Public broadcasters today are actively engaged in studying their viewers and listeners; networks and many stations employ audience researchers, and a cottage industry of consultants has emerged. Many public television program directors pore over the "overnight" ratings derived from Peoplemeter data, just as their commercial counterparts do. Such research, however, has been a lightning rod for criticism in terms of encroaching commercialization (Stavitsky, 1993; 1995). This study will explore the evolution, diffusion and application of audience research in U.S. public television from its origins through the 1970s, the formative period for the system.
Researching Audience Research
Audience research is fundamental to decision-making in U.S. commercial broadcasting. Programming decisions have long been grounded in audience interests and desires, as perceived by a variety of research methodologies. Research data, reported as "ratings," provide the institutional knowledge used for the sale of advertising time, the industry's economic base, as well as providing criteria for program selection. Accordingly, most scholarly attention paid the subject of audience measurement has focused on functional, methodological and historical issues of the commercial research industry (Beville, 1988; Webster & Lichty, 1991; Webster & Phelan, 1997). More recently, however, scholars have viewed audience research in terms of the complex accommodations among broadcasters, advertisers, policy-makers, academics, and members of the audience. Rowland's (1983) study of the role of effects research in the television violence debate, Buzzard's (1990) history of the ratings services, Rogers' (1994) description of the roots of communication study, Ettema and Whitney's (1994) edited volume on how media "create" audiences, and Ang's (1991) comparison of U.S. and European approaches to objectifying audiences all typified audience research as a social construction with important political and economic implications.

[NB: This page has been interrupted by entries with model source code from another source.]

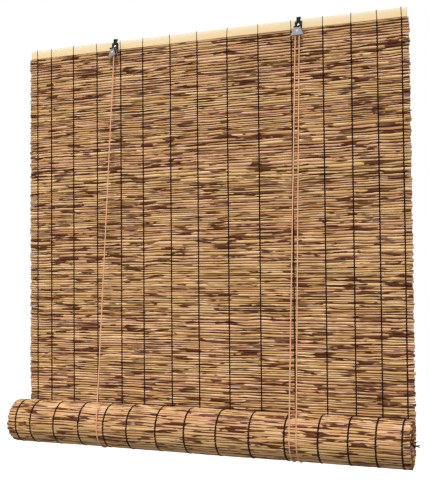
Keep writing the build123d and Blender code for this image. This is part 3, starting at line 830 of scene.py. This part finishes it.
class BLIND_OT_warp_threads(Operator):
    """Twine two strands of yarn round every reed of the mat, and loop them over the batten"""

    bl_idname = "blind.warp_threads"
    bl_label = "Warp threads"

    def execute(self, context):
        reeds, threads = context.scene.blind_reeds, context.scene.blind_threads
        weave = mat_weave(reeds)
        chance = np.random.default_rng(reeds.seed + 4)
        yarn = thread_yarn(threads)
        top = mat_high.z - mat_low.z
        split = never_wound - mat_low.z
        clear = threads.thickness / 2 + LOOP_GAP
        front_y, back_y = batten_low.y - clear, batten_high.y + clear
        edge_z = batten_high.z - LOOP_EDGE
        over_z = batten_high.z + clear
        up_marks = np.arange(split, top - threads.step, threads.step)
        low_marks = np.arange(0, split + threads.step, threads.step)
        for node, x in zip(thread_nodes, thread_places):
            top_x = x + chance.uniform(-1, 1) * threads.lean
            loop = [
                (x, front_y, batten_low.z),
                (top_x, front_y, edge_z),
                (top_x, front_y + LOOP_EDGE, over_z),
                (top_x, back_y - LOOP_EDGE, over_z),
                (top_x, back_y, edge_z),
                (x, back_y, batten_low.z),
            ]
            front = self.way(weave, x, up_marks, 1, threads)
            back = self.way(weave, x, up_marks, -1, threads)
            full = [threads.width] * len(up_marks)
            widths = full + [threads.loop_width] * len(loop) + full
            upper = TubeMesh(THREAD_SIDES, 1)
            add_strand(upper, np.concatenate([front, loop, back[::-1]]), threads, widths)
            lower = TubeMesh(THREAD_SIDES, 2)
            for side in (1, -1):
                add_strand(lower, self.way(weave, x, low_marks, side, threads), threads)
            for part, mesh in (("upper", upper), ("lower", lower)):
                piece = mesh.build(node.replace("warp_", "") + "_" + part, yarn)
                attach(piece, "blind_head")
                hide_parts(node)
                if part == "lower":
                    wind_up(piece)
        return {"FINISHED"}

    def way(self, weave, x, marks, side, threads):
        """A strand's way up the mat: before one reed, behind the next, and past its fellow between them."""
        aside, out = weave.strand(x, marks, side, threads)
        return np.stack([x + aside, (mat_low.y + mat_high.y) / 2 - out, mat_low.z + marks], axis=1)


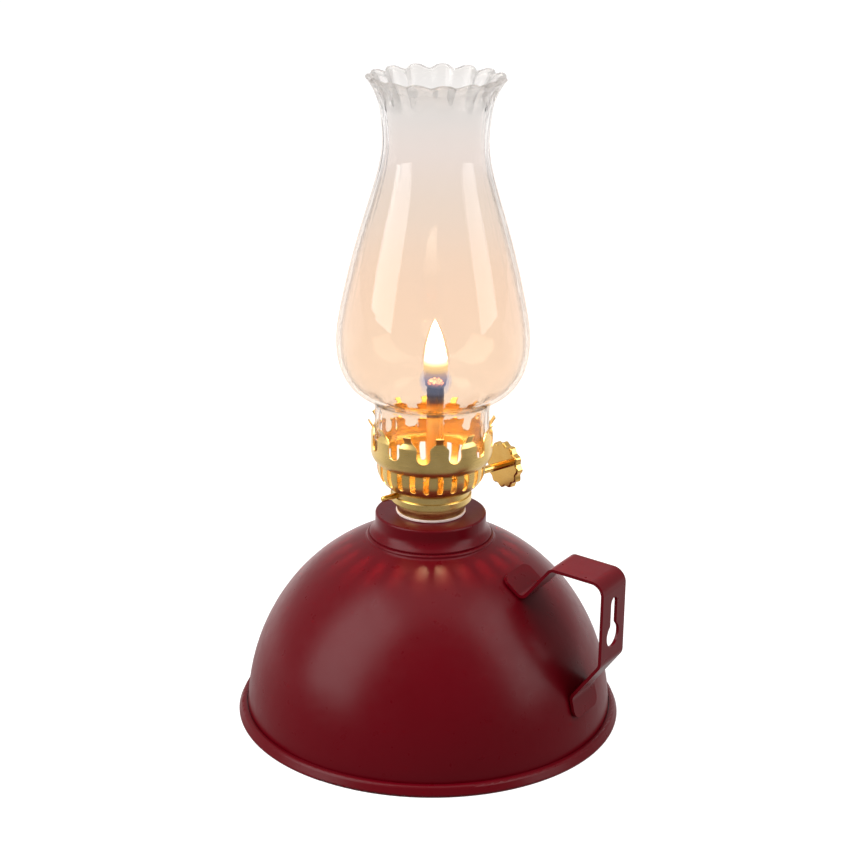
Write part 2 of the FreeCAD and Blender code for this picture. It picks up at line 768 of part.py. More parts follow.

Most of the foregoing discussion focused on commercial media, in which the function of audience research is unquestioned. But what of non-commercial media, which generally view their purpose for broadcasting in social and cultural (as opposed to financial) terms? How do research models designed for marketplace applications serve the sometimes divergent, avowedly sociocultural, purposes of public broadcasters? Some recent studies have examined these questions in international contexts. Eaman (1994) traced the history of audience research by the Canadian Broadcasting Corporation and argued that commercial-style ratings proved inadequate for ascertaining public priorities in the area of broadcasting. Similarly, Ang wrote of Western European public-service television that "knowing the size of the audience alone is not sufficient to gauge the success or failure of public service television's communicative efforts, not least because success and failure are a normative rather than material issue here" (1991, p. 30). In these contexts, however, different funding structures (i.e. higher, albeit falling, levels of public subsidy) create different research imperatives than in the U.S. case.